The Spiral of Theodorus on the TI-83/84 Calculator

The program SPIRALT draws the spiral of Theodorus made from 19 right triangles that have one vertex in the center of the spiral.
We first explain the program code which is to be entered into the TI-83/84 calculator, and then we show some calculator screen dumps of the spiral.

PROGRAM:SPIRALT

:PlotsOff
:AxesOff
:Func
:Degree
:ClrDraw
:-5→Xmin
:-5→Xmax
:-3.67→Ymin
:-3→Ymax

:cumSum(seq(tan^-1(√(N^-1),N,1,19) →LA

:seq(√(M),M,2,2,20) →LR

:LR*cos(LA)→L1
:LR*sin(LA)→L2
:Line(0,0,1,0)
:Line(1,0,1,1)
:Line(0,0,1,1)

:Pause
:For(T,2,19)
:Line(L1(T-1),L2(T-1),L1(T),L2(T))
:Line(0,0,L1(T),L2(T))

:Pause
:End

The setting of the program are taken from:
2NDSTATPLOT 4
2ND FORMAT
MODE FUNC
MODE DEGREE
2ND DRAW 1
VARS 1:Window

List LA is created. It holds nineteen angles,
a1, a1+a2,..., a1+a2+...+a19, where aN = arctan(1/N).
List LR is created. It holds 19 radii, from the 2nd to the 20th,
which are hypotenuses of the triangles, and where the
length of rM = √(M).
L1 holds the x-coordinates of the points on the spiral
and L2 holds their y-coordinates.
The first triangle is drawn.

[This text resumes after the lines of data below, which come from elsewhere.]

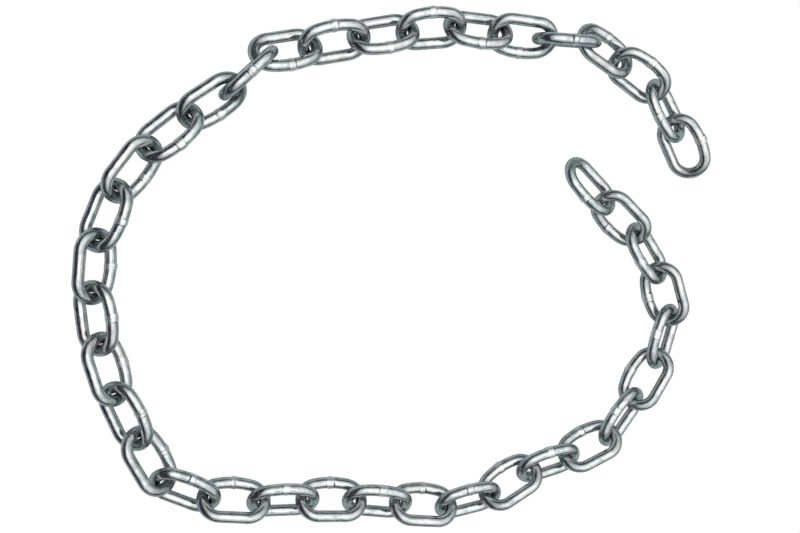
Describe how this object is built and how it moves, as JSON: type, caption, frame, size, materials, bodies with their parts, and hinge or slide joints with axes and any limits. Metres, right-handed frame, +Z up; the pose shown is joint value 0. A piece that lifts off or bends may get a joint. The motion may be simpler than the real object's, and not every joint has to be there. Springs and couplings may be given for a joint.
{
  "type": "straight-link welded chain",
  "caption": "Open length of zinc-plated welded steel chain with short straight links, for hanging, tying back or securing a load.",
  "frame": {"origin": "on the floor, under the middle of the box round the laid-out chain", "axes": "+Z up, +X from the closed end of the loop towards the two free ends, +Y towards the branch that starts with link_01"},
  "size_m": [0.3144, 0.252, 0.023],
  "materials": {
    "wire": "bright zinc plate over welded steel wire"
  },
  "bodies": {
    "link_01": {"link_01": "wire"},
    "link_02": {"link_02": "wire"},
    "link_03": {"link_03": "wire"},
    "link_04": {"link_04": "wire"},
    "link_05": {"link_05": "wire"},
    "link_06": {"link_06": "wire"},
    "link_07": {"link_07": "wire"},
    "link_08": {"link_08": "wire"},
    "link_09": {"link_09": "wire"},
    "link_10": {"link_10": "wire"},
    "link_11": {"link_11": "wire"},
    "link_12": {"link_12": "wire"},
    "link_13": {"link_13": "wire"},
    "link_14": {"link_14": "wire"},
    "link_15": {"link_15": "wire"},
    "link_16": {"link_16": "wire"},
    "link_17": {"link_17": "wire"},
    "link_18": {"link_18": "wire"},
    "link_19": {"link_19": "wire"},
    "link_20": {"link_20": "wire"},
    "link_21": {"link_21": "wire"},
    "link_22": {"link_22": "wire"},
    "link_23": {"link_23": "wire"},
    "link_24": {"link_24": "wire"},
    "link_25": {"link_25": "wire"},
    "link_26": {"link_26": "wire"},
    "link_27": {"link_27": "wire"},
    "link_28": {"link_28": "wire"},
    "link_29": {"link_29": "wire"},
    "link_30": {"link_30": "wire"},
    "link_31": {"link_31": "wire"},
    "link_32": {"link_32": "wire"},
    "link_33": {"link_33": "wire"},
    "link_34": {"link_34": "wire"},
    "link_35": {"link_35": "wire"},
    "link_36": {"link_36": "wire"},
    "link_37": {"link_37": "wire"},
    "link_38": {"link_38": "wire"}
  },
  "joints": [
    {"name": "link_20_swing", "type": "hinge", "parent": "link_19", "child": "link_20", "pos_m": [-0.13756, -0.05254, 0.00706], "axis": [-0.619, -0.4955, 0.6093], "range_deg": [-50, 15]},
    {"name": "link_21_swing", "type": "hinge", "parent": "link_20", "child": "link_21", "pos_m": [-0.12827, -0.074, 0.0096], "axis": [-0.5538, -0.6004, -0.5769], "range_deg": [-90, 45]},
    {"name": "link_22_swing", "type": "hinge", "parent": "link_21", "child": "link_22", "pos_m": [-0.12061, -0.09673, 0.00996], "axis": [0.7685, 0.1342, -0.6257], "range_deg": [-30, 60]},
    {"name": "link_23_swing", "type": "hinge", "parent": "link_22", "child": "link_23", "pos_m": [-0.09731, -0.10551, 0.00732], "axis": [0.434, 0.6606, 0.6125], "range_deg": [-90, 25]},
    {"name": "link_24_swing", "type": "hinge", "parent": "link_23", "child": "link_24", "pos_m": [-0.07344, -0.10492, 0.00673], "axis": [0.2773, -0.7546, 0.5947], "range_deg": [-45, 90]},
    {"name": "link_25_swing", "type": "hinge", "parent": "link_24", "child": "link_25", "pos_m": [-0.05024, -0.10547, 0.01006], "axis": [0.4015, -0.73, -0.5531], "range_deg": [-90, 40]},
    {"name": "link_26_swing", "type": "hinge", "parent": "link_25", "child": "link_26", "pos_m": [-0.02704, -0.10747, 0.00626], "axis": [-0.4075, 0.7151, -0.5679], "range_deg": [-75, 35]},
    {"name": "link_27_swing", "type": "hinge", "parent": "link_26", "child": "link_27", "pos_m": [-0.00383, -0.11205, 0.00991], "axis": [-0.2786, 0.7791, 0.5616], "range_deg": [-40, 90]},
    {"name": "link_28_swing", "type": "hinge", "parent": "link_27", "child": "link_28", "pos_m": [0.01963, -0.11839, 0.00911], "axis": [-0.1737, -0.7474, 0.6413], "range_deg": [-90, 45]},
    {"name": "link_29_swing", "type": "hinge", "parent": "link_28", "child": "link_29", "pos_m": [0.04327, -0.11425, 0.00715], "axis": [-0.0091, -0.7922, -0.6102], "range_deg": [-35, 90]},
    {"name": "link_30_swing", "type": "hinge", "parent": "link_29", "child": "link_30", "pos_m": [0.06116, -0.0987, 0.00611], "axis": [-0.7569, 0.3405, -0.5578], "range_deg": [-45, 35]},
    {"name": "link_31_swing", "type": "hinge", "parent": "link_30", "child": "link_31", "pos_m": [0.0853, -0.09521, 0.00913], "axis": [-0.4206, 0.6847, 0.5952], "range_deg": [-70, 90]},
    {"name": "link_32_swing", "type": "hinge", "parent": "link_31", "child": "link_32", "pos_m": [0.10802, -0.0882, 0.00979], "axis": [0.1117, -0.7684, 0.6301], "range_deg": [-80, 30]},
    {"name": "link_33_swing", "type": "hinge", "parent": "link_32", "child": "link_33", "pos_m": [0.11867, -0.06607, 0.0096], "axis": [0.7999, -0.1655, -0.5769], "range_deg": [-90, 45]},
    {"name": "link_34_swing", "type": "hinge", "parent": "link_33", "child": "link_34", "pos_m": [0.13311, -0.04685, 0.00876], "axis": [-0.6482, 0.4082, -0.6428], "range_deg": [-60, 90]},
    {"name": "link_35_swing", "type": "hinge", "parent": "link_34", "child": "link_35", "pos_m": [0.14091, -0.02452, 0.0065], "axis": [-0.6512, 0.472, 0.5943], "range_deg": [-60, 25]},
    {"name": "link_36_swing", "type": "hinge", "parent": "link_35", "child": "link_36", "pos_m": [0.13094, -0.00143, 0.00894], "axis": [0.7424, 0.19, 0.6424], "range_deg": [-90, 50]},
    {"name": "link_37_swing", "type": "hinge", "parent": "link_36", "child": "link_37", "pos_m": [0.11652, 0.01777, 0.00831], "axis": [0.606, 0.5071, -0.6129], "range_deg": [-90, 90]},
    {"name": "link_38_swing", "type": "hinge", "parent": "link_37", "child": "link_38", "pos_m": [0.09805, 0.03169, 0.00642], "axis": [-0.1621, -0.8001, -0.5775], "range_deg": [-90, 40]},
    {"name": "link_18_swing", "type": "hinge", "parent": "link_19", "child": "link_18", "pos_m": [-0.14542, -0.02473, 0.00739], "axis": [-0.7815, 0.0554, 0.6214], "range_deg": [-90, 70]},
    {"name": "link_17_swing", "type": "hinge", "parent": "link_18", "child": "link_17", "pos_m": [-0.14737, -0.00115, 0.00881], "axis": [0.7871, -0.124, 0.6042], "range_deg": [-90, 90]},
    {"name": "link_16_swing", "type": "hinge", "parent": "link_17", "child": "link_16", "pos_m": [-0.14602, 0.02259, 0.00911], "axis": [0.7672, -0.0123, -0.6413], "range_deg": [-90, 10]},
    {"name": "link_15_swing", "type": "hinge", "parent": "link_16", "child": "link_15", "pos_m": [-0.13547, 0.04426, 0.00782], "axis": [-0.7264, 0.3054, -0.6157], "range_deg": [-90, 60]},
    {"name": "link_14_swing", "type": "hinge", "parent": "link_15", "child": "link_14", "pos_m": [-0.11999, 0.06252, 0.00859], "axis": [-0.5849, 0.495, 0.6425], "range_deg": [-75, 90]},
    {"name": "link_13_swing", "type": "hinge", "parent": "link_14", "child": "link_13", "pos_m": [-0.10271, 0.0783, 0.00603], "axis": [0.7328, -0.3627, 0.5758], "range_deg": [-30, 85]},
    {"name": "link_12_swing", "type": "hinge", "parent": "link_13", "child": "link_12", "pos_m": [-0.08052, 0.08391, 0.006], "axis": [-0.3406, -0.8036, -0.4881], "range_deg": [-35, 5]},
    {"name": "link_11_swing", "type": "hinge", "parent": "link_12", "child": "link_11", "pos_m": [-0.06824, 0.10146, 0.01783], "axis": [0.603, 0.5692, -0.5588], "range_deg": [-5, 40]},
    {"name": "link_10_swing", "type": "hinge", "parent": "link_11", "child": "link_10", "pos_m": [-0.04478, 0.1047, 0.00884], "axis": [0.2178, 0.7878, -0.5761], "range_deg": [-40, 90]},
    {"name": "link_09_swing", "type": "hinge", "parent": "link_10", "child": "link_09", "pos_m": [-0.02178, 0.11151, 0.00804], "axis": [0.1304, -0.7549, -0.6428], "range_deg": [-90, 90]},
    {"name": "link_08_swing", "type": "hinge", "parent": "link_09", "child": "link_08", "pos_m": [0.00136, 0.11667, 0.00718], "axis": [0.2939, -0.7153, 0.6339], "range_deg": [-65, 90]},
    {"name": "link_07_swing", "type": "hinge", "parent": "link_08", "child": "link_07", "pos_m": [0.02501, 0.11887, 0.00924], "axis": [-0.2883, 0.7242, 0.6264], "range_deg": [-50, 90]},
    {"name": "link_06_swing", "type": "hinge", "parent": "link_07", "child": "link_06", "pos_m": [0.04719, 0.11924, 0.00455], "axis": [-0.6078, 0.6306, -0.4827], "range_deg": [-50, 20]},
    {"name": "link_05_swing", "type": "hinge", "parent": "link_06", "child": "link_05", "pos_m": [0.07001, 0.10857, 0.00713], "axis": [-0.5548, -0.6428, -0.5282], "range_deg": [-75, 5]},
    {"name": "link_04_swing", "type": "hinge", "parent": "link_05", "child": "link_04", "pos_m": [0.09128, 0.11163, 0.00535], "axis": [-0.681, 0.0866, -0.7271], "range_deg": [-90, 5]},
    {"name": "link_03_swing", "type": "hinge", "parent": "link_04", "child": "link_03", "pos_m": [0.11019, 0.09709, 0.00825], "axis": [0.8267, 0.3505, -0.4401], "range_deg": [-20, 90]},
    {"name": "link_02_swing", "type": "hinge", "parent": "link_03", "child": "link_02", "pos_m": [0.13111, 0.08729, 0.00977], "axis": [0.3699, 0.69, 0.6222], "range_deg": [-30, 90]},
    {"name": "link_01_swing", "type": "hinge", "parent": "link_02", "child": "link_01", "pos_m": [0.1406, 0.06482, 0.00864], "axis": [-0.7579, -0.2372, 0.6077], "range_deg": [-90, 40]}
  ]
}
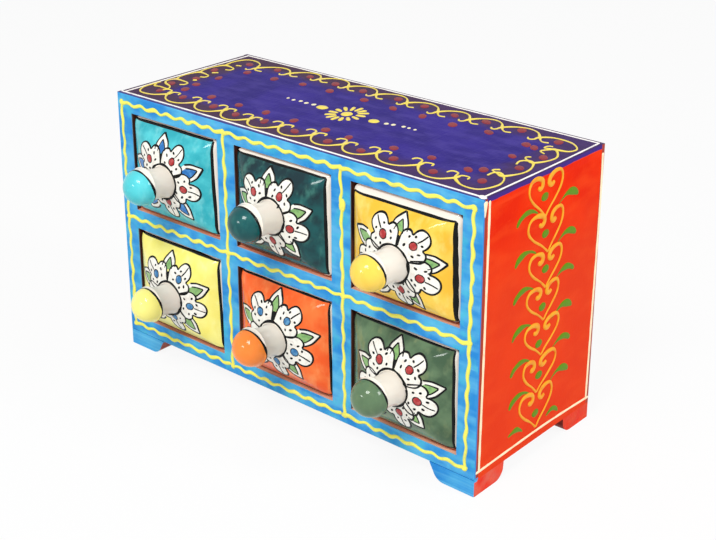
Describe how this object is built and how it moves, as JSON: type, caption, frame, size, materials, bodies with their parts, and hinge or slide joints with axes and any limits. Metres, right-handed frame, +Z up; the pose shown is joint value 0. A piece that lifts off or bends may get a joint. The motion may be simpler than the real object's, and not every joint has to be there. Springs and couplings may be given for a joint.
{
  "type": "spice drawer box",
  "caption": "Small painted wooden chest on corner feet, with two rows of pull-out glazed ceramic drawers that have pillowed fronts and ball knobs, for storing spices.",
  "frame": {"origin": "on the ground under the middle of the whole chest, knobs included", "axes": "+X to the right of someone who faces the drawers, +Y from the drawers to the back, +Z up"},
  "size_m": [0.25, 0.1365, 0.1545],
  "materials": {
    "blue_paint": "satin",
    "violet_paint": "satin",
    "red_paint": "satin",
    "bare_wood": "matte",
    "steel": "satin",
    "turquoise_glaze": "gloss",
    "deep_teal_glaze": "gloss",
    "golden_yellow_glaze": "gloss",
    "pale_yellow_glaze": "gloss",
    "orange_glaze": "gloss",
    "moss_green_glaze": "gloss"
  },
  "bodies": {
    "case": {"front_frame": "blue_paint", "back_panel": "bare_wood", "top_panel": "violet_paint", "bottom_panel": "bare_wood", "left_side_panel": "red_paint", "right_side_panel": "red_paint", "shelf": "bare_wood", "left_divider": "bare_wood", "right_divider": "bare_wood", "front_left_foot": "red_paint", "front_right_foot": "red_paint", "back_left_foot": "red_paint", "back_right_foot": "red_paint", "top_nails": "steel", "side_nails": "steel", "frame_pins": "steel", "back_pins": "steel", "foot_nails": "steel"},
    "lower_left_drawer": {"lower_left_drawer": "pale_yellow_glaze"},
    "lower_middle_drawer": {"lower_middle_drawer": "orange_glaze"},
    "lower_right_drawer": {"lower_right_drawer": "moss_green_glaze"},
    "upper_left_drawer": {"upper_left_drawer": "turquoise_glaze"},
    "upper_middle_drawer": {"upper_middle_drawer": "deep_teal_glaze"},
    "upper_right_drawer": {"upper_right_drawer": "golden_yellow_glaze"}
  },
  "joints": [
    {"name": "lower_left_drawer_slide", "type": "slide", "parent": "case", "child": "lower_left_drawer", "axis": [0, -1, 0], "range_m": [0, 0.075]},
    {"name": "lower_middle_drawer_slide", "type": "slide", "parent": "case", "child": "lower_middle_drawer", "axis": [0, -1, 0], "range_m": [0, 0.075]},
    {"name": "lower_right_drawer_slide", "type": "slide", "parent": "case", "child": "lower_right_drawer", "axis": [0, -1, 0], "range_m": [0, 0.075]},
    {"name": "upper_left_drawer_slide", "type": "slide", "parent": "case", "child": "upper_left_drawer", "axis": [0, -1, 0], "range_m": [0, 0.075]},
    {"name": "upper_middle_drawer_slide", "type": "slide", "parent": "case", "child": "upper_middle_drawer", "axis": [0, -1, 0], "range_m": [0, 0.075]},
    {"name": "upper_right_drawer_slide", "type": "slide", "parent": "case", "child": "upper_right_drawer", "axis": [0, -1, 0], "range_m": [0, 0.075]}
  ]
}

Its vertices are:
(0, 0), which is the center of the spiral,
(1, 0), the first point on the spiral,
and (1, 1) = (L1(1), L2(1)), the second point
on the spiral.
You see the first picture
The next three statements are repeated 18 times.
One point (L1(T), L2(T) is added to the spiral.
It is connected to the previous point on the spiral,
(L1(T-1),L2(T-1), and to the center (0, 0). So a
new triangle is formed.
You see next picture
After showing the last picture, the program stops. Now you
may return to the home screen by pressing CLEAR.